Secured bail, by design, offsets much of that burden. It introduces a private-sector layer of accountability that reduces reliance on public resources and keeps the system moving efficiently.

The Responsibility Shift No One Talks About

The most important question in this entire debate isn’t which system sounds better.

It’s this:

Who is responsible when something goes wrong?

With secured bail, the answer is clear. A licensed professional has taken on that responsibility, financially and legally, and is obligated to act.

With unsecured bail, the answer becomes far less defined.

Responsibility is scattered. Delayed. Sometimes avoided altogether.

And that lack of clarity is where systems begin to break down.

Secured vs. Unsecured Bail Debate

Why the Bail Bondsman’s Perspective Matters

Bail bondsmen see patterns the public doesn’t.

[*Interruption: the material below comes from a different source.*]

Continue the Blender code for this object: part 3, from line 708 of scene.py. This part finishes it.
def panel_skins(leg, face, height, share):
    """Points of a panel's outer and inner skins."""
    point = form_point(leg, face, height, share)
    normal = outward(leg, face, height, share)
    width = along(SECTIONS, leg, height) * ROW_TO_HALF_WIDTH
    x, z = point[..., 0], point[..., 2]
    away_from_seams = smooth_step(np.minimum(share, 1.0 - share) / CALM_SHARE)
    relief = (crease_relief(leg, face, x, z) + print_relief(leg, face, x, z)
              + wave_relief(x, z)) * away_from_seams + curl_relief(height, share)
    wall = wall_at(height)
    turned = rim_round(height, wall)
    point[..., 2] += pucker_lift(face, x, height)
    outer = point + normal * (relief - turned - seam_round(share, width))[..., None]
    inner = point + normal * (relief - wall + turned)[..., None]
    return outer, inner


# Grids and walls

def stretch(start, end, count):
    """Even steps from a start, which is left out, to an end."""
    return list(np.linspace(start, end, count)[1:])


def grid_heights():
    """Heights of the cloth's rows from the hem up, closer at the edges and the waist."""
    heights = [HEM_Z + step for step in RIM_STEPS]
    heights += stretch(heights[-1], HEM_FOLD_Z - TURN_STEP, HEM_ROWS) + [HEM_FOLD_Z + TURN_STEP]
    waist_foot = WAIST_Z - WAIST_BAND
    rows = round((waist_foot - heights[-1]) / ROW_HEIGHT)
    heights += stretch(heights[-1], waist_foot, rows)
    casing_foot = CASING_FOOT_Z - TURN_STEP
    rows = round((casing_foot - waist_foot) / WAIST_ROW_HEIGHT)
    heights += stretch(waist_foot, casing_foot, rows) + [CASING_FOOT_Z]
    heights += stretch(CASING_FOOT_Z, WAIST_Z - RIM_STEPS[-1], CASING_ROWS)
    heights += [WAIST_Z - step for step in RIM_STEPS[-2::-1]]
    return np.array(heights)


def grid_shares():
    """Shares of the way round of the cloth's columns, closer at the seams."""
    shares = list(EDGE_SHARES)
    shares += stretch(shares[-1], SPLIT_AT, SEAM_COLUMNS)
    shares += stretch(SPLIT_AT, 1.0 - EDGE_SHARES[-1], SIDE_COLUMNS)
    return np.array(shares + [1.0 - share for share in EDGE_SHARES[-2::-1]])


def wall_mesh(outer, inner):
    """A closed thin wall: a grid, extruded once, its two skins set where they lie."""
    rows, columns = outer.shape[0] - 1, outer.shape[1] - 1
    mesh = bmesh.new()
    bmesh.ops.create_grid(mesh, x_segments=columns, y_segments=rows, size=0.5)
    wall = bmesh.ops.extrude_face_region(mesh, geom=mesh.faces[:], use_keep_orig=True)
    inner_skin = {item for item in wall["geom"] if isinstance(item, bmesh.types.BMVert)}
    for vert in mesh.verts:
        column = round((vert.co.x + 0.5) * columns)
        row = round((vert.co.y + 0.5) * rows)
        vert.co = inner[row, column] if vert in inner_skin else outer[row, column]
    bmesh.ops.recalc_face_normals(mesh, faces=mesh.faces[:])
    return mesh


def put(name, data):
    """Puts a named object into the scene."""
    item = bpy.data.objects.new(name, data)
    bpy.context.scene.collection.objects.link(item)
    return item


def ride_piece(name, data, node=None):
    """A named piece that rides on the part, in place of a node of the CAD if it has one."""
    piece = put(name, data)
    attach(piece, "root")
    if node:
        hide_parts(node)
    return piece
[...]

They know who is likely to appear, who isn’t, and what factors actually influence compliance.

They understand that bail isn’t just about release...it’s about follow-through.

Ignoring that perspective doesn’t create a more balanced system. It creates a blind spot.

Because at the end of the day, this isn’t just about policy. It’s about performance.

  • Who ensures defendants return to court?

  • Who absorbs the financial risk?

  • Who takes action when obligations aren’t met?

In secured bail, those answers are clear.

And that clarity is exactly what keeps the system functioning.

The Bottom Line

The debate around secured versus unsecured bail in North Carolina cannot be fully understood without acknowledging the role of the bail bondsman.

This isn’t about opinion. It’s about structure, accountability, and results.

Unsecured bail may sound simpler. But secured bail is what ensures someone is always responsible.

And in a system built on compliance and consequences, that distinction matters more than anything.